The topics component of the curriculum encompasses genre, area, and special-topic courses, along with more specialized theory courses: these allow faculty to teach their specialties and to respond to emerging issues in the field. Recent offerings include Folklore, History, and Memory; Tourists, Travelers, and Tricksters; Cultures of Waste and Recycling; Theories of Myth; Chinese Performance Traditions; Discourse, Space, and Place; Folklore in the History of Disciplines; Orality and Literacy; Folklore and Gender Politics; Public Practice in Folklore and Ethnomusicology. See current course offerings for a sample.

Teaching ENGLISH 2270/COMPSTD 2350 - Introduction to Folklore

An important part of one’s formation as an academic folklorist is teaching content courses in the field. Graduate students in English who would like to teach Introduction to Folklore (ENGLISH 2270/COMPSTD 2350) should request an ENGLISH 8903 shadowing experience with a Folklore Professor teaching the course as early as possible in their course of study. 8903 students attend the undergraduate class (approximately 3 hours per week) and meet with the professor for a teaching conversation of approximately one hour per week.
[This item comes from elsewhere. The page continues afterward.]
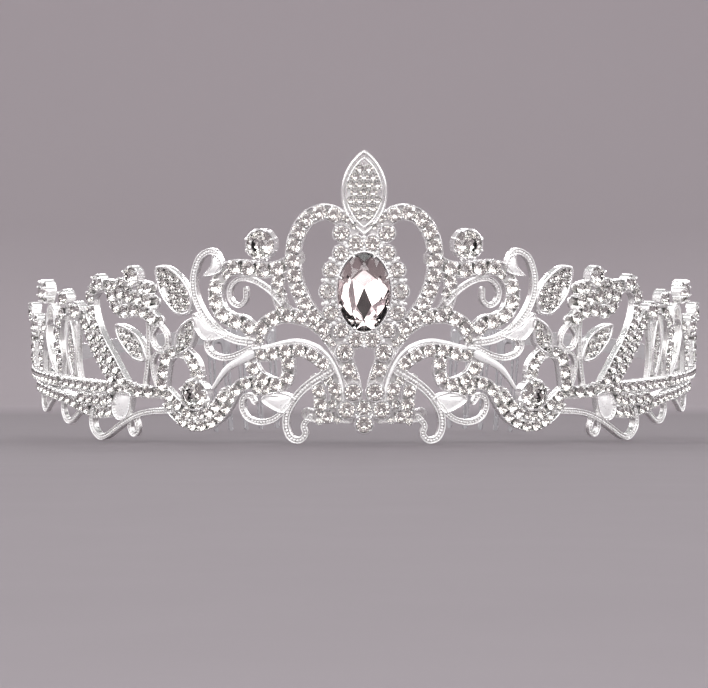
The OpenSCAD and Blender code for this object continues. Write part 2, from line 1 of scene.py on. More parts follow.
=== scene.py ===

If the student is pursuing Folklore through a different department (Comparative Studies, NELC, DEALL, etc.), they may opt to audit the 8903 class. Successful completion of 8903 for credit or audit will qualify the student to join the Introduction to Folklore teaching queue. If a student arrives at OSU with an MA in Folklore from another university, they may request to waive the 8903 training requirement upon submission of evidence that they have successfully taught or assisted in the teaching of an undergraduate Introduction to Folklore class. Students may train to teach other undergraduate folklore classes in our curriculum in the same way at the discretion of the faculty instructor for those classes.